Washington’s long-term bet on India has been explicitly framed as support for “a stronger and more prosperous democratic India”-the democratic qualifier is not decorative.
When scholar Ashley Tellis argued in Foreign Affairs that the United States had made a “bad bet on India”-contending that New Delhi would not meaningfully assist in a Taiwan contingency-it signaled that strategic altruism was ending.
The Miscalculation
India’s fundamental error mirrors Japan’s: the assumption that tactical indispensability creates strategic impunity. If India’s domestic trajectory-Hindutva ideology, erosion of minority rights, and democratic norm collapse-undermines the very “democratic India” rationale that elevated the partnership, Washington’s patience will thin.
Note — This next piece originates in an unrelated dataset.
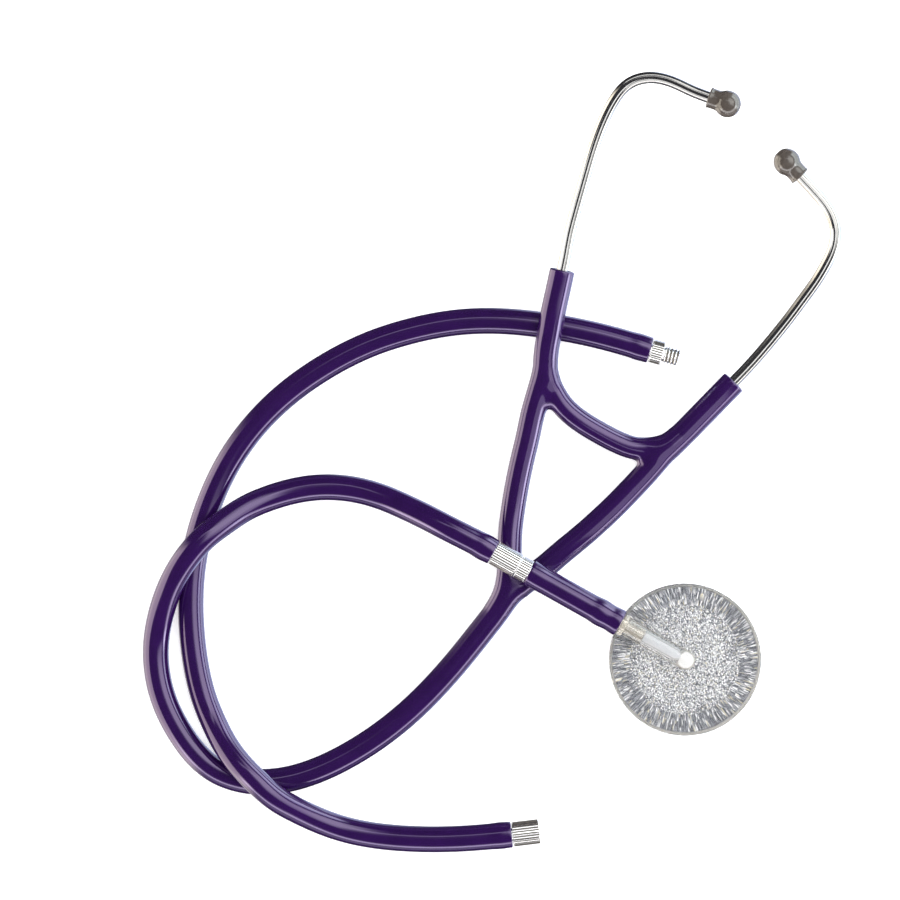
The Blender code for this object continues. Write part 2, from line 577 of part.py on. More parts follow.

Just as the U.S. actively cultivated South Korea to replace Japan in semiconductors, America has alternative partners in the Indo-Pacific-Vietnam, Australia, Japan itself-that can fulfill aspects of India’s geopolitical role without the democratic baggage. The Quad doesn’t require Indian participation to function; it merely benefits from it.
The Verdict
Patron-Client Realism: The Common Thread
Closing Argument
Both Japan and India illustrate a persistent feature of American hegemony: the United States actively manages the distribution of power among allies to prevent any single partner from achieving independent dominance or deviating from core norms. Japan learned this through economic warfare – its semiconductor supremacy dismantled not because it was inefficient, but because it was too efficient. The U.S. didn’t merely protect its market; it transferred the crown to a more compliant junior partner. India is learning the same lesson through political conditionality – its anti-China card genuine but not infinite.
The ultimate irony is that both nations, in their overreach, forced Washington to reveal the conditional nature of its patronage. The lesson is identical: in an American-led order, there is no permanent immunity for strategic overreach – whether economic or ideological. The stick awaits those who mistake tolerance for permission.